**EXERCISE MATERIAL**
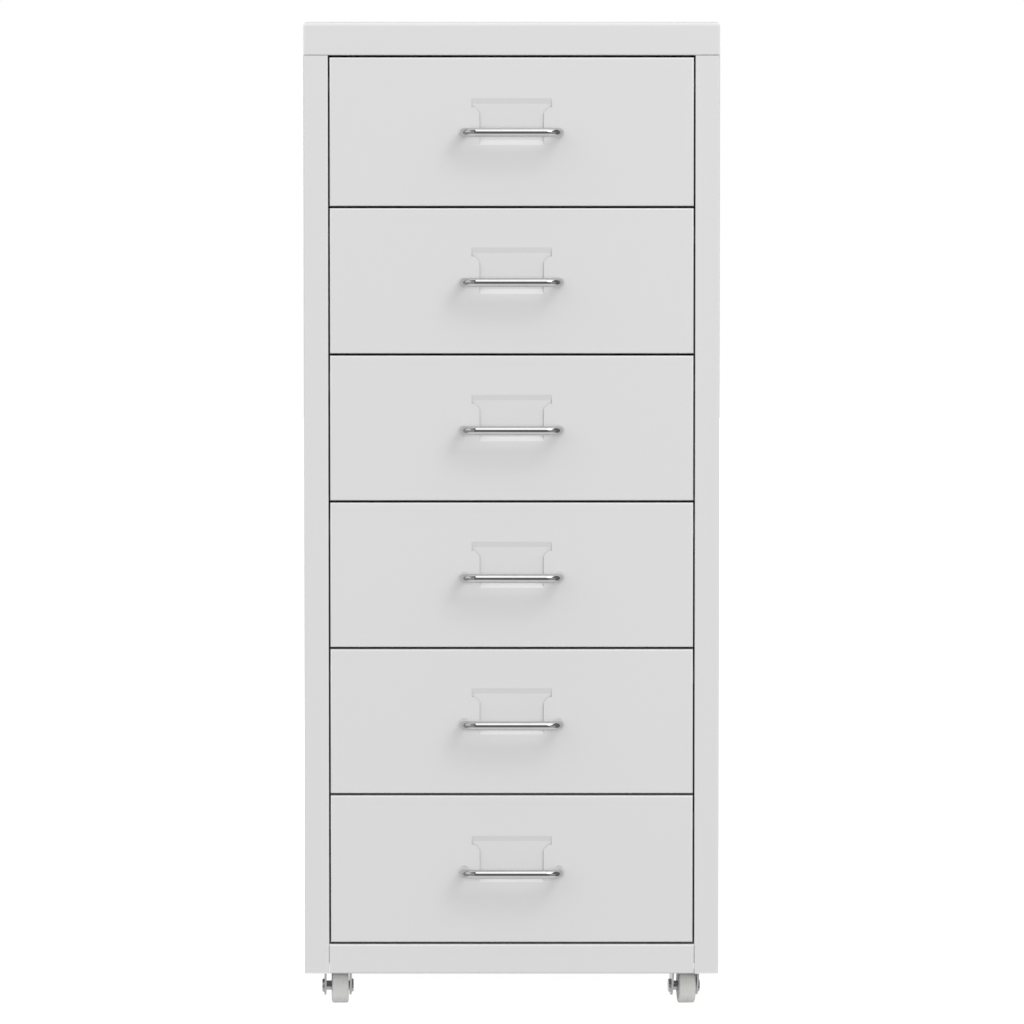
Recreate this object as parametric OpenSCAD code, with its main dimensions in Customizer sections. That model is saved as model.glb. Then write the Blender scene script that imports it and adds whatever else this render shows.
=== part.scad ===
// Small sheet-steel drawer cabinet on four swivel casters.
// Millimetres, +Z up, drawer fronts facing -Y, origin on the ground below the middle of the whole object.

/* [Cabinet] */
// Outside width of the cabinet
case_w = 280; // [240:1:400]
// Depth from the faces of the drawer fronts to the back
case_d = 410; // [320:1:600]
// Height of the plinth's lower edge above the ground
ground_gap = 25; // [25:0.5:40]
// Thickness of the cabinet's sheet steel
sheet_t = 0.8; // [0.6:0.1:1]
// Outside radius of the folds in the sheet steel
fold_r = 1.2; // [1.1:0.1:1.8]
// Clearance between sheets that stand side by side
sheet_fit = 0.2; // [0.1:0.05:0.4]
// Width of the upright post on each side of the drawers
post_w = 16.5; // [14:0.5:24]
// Depth of the sheet folded back behind each post
return_d = 30; // [26:1:50]
// Height of the top cover
cover_h = 22.4; // [18:0.2:40]
// Outside radius of the top cover's edges
cover_r = 3; // [1.5:0.5:6]
// Depth of the lip folded in under the cover's front and rear
cover_lip = 11; // [6:1:18]
// Open seam between the cover and the side panels
cover_seam = 0.15; // [0.1:0.05:1]
// Height of the strip inside each side panel that carries the cover
strip_h = 24; // [16:1:30]
// Height of the plinth below the drawers
plinth_h = 20; // [18:1:40]
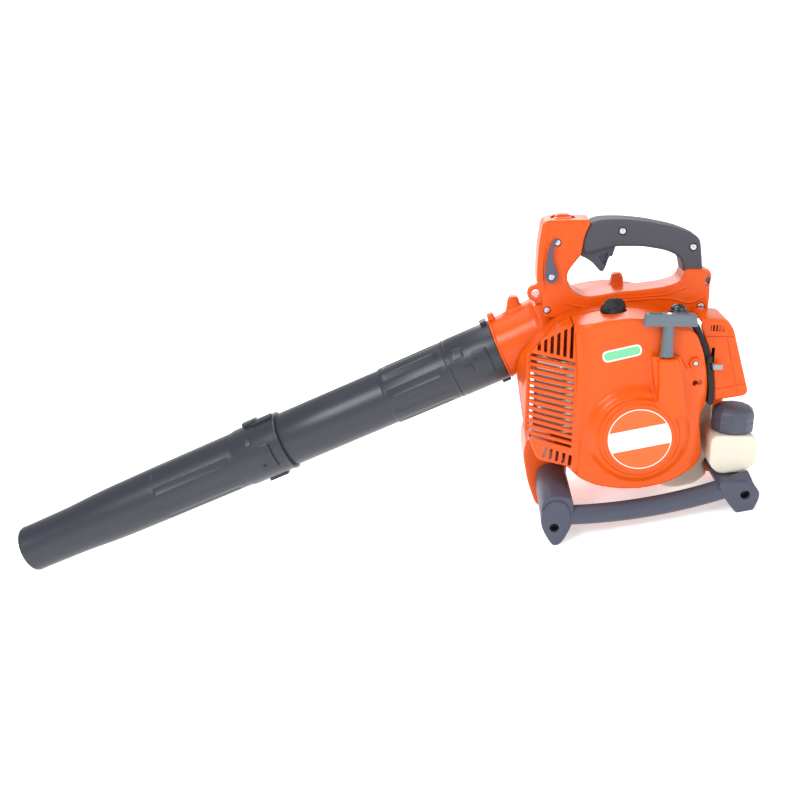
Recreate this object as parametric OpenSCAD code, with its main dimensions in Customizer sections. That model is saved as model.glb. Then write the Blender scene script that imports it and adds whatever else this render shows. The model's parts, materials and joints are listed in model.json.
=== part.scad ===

**EXERCISE REQUIREMENTS**
The lines to return begin at the first line of the records and end at the line holding "plinth_h = 20; // [18:1:40]"; please return them exactly, including both, and nothing beyond.

**PROBLEM SOLUTION**
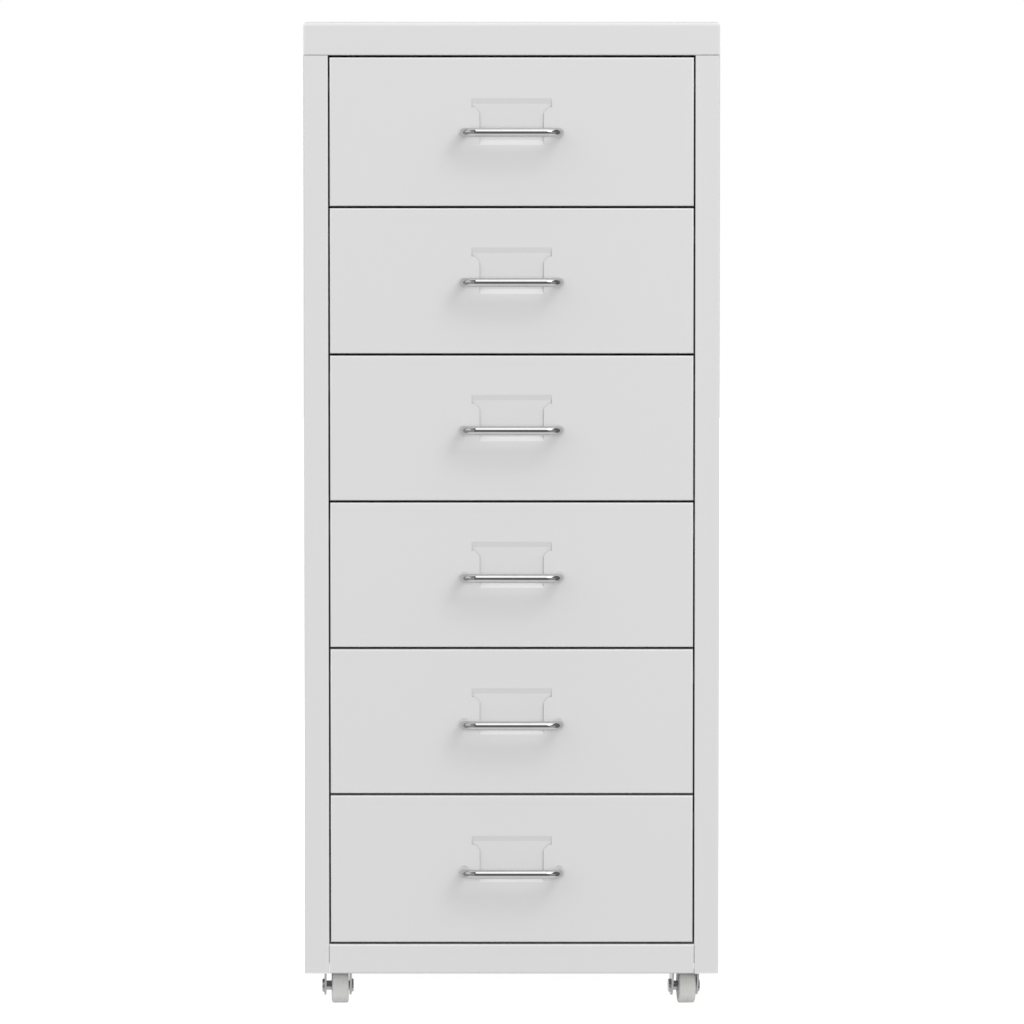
Recreate this object as parametric OpenSCAD code, with its main dimensions in Customizer sections. That model is saved as model.glb. Then write the Blender scene script that imports it and adds whatever else this render shows.
=== part.scad ===
// Small sheet-steel drawer cabinet on four swivel casters.
// Millimetres, +Z up, drawer fronts facing -Y, origin on the ground below the middle of the whole object.

/* [Cabinet] */
// Outside width of the cabinet
case_w = 280; // [240:1:400]
// Depth from the faces of the drawer fronts to the back
case_d = 410; // [320:1:600]
// Height of the plinth's lower edge above the ground
ground_gap = 25; // [25:0.5:40]
// Thickness of the cabinet's sheet steel
sheet_t = 0.8; // [0.6:0.1:1]
// Outside radius of the folds in the sheet steel
fold_r = 1.2; // [1.1:0.1:1.8]
// Clearance between sheets that stand side by side
sheet_fit = 0.2; // [0.1:0.05:0.4]
// Width of the upright post on each side of the drawers
post_w = 16.5; // [14:0.5:24]
// Depth of the sheet folded back behind each post
return_d = 30; // [26:1:50]
// Height of the top cover
cover_h = 22.4; // [18:0.2:40]
// Outside radius of the top cover's edges
cover_r = 3; // [1.5:0.5:6]
// Depth of the lip folded in under the cover's front and rear
cover_lip = 11; // [6:1:18]
// Open seam between the cover and the side panels
cover_seam = 0.15; // [0.1:0.05:1]
// Height of the strip inside each side panel that carries the cover
strip_h = 24; // [16:1:30]
// Height of the plinth below the drawers
plinth_h = 20; // [18:1:40]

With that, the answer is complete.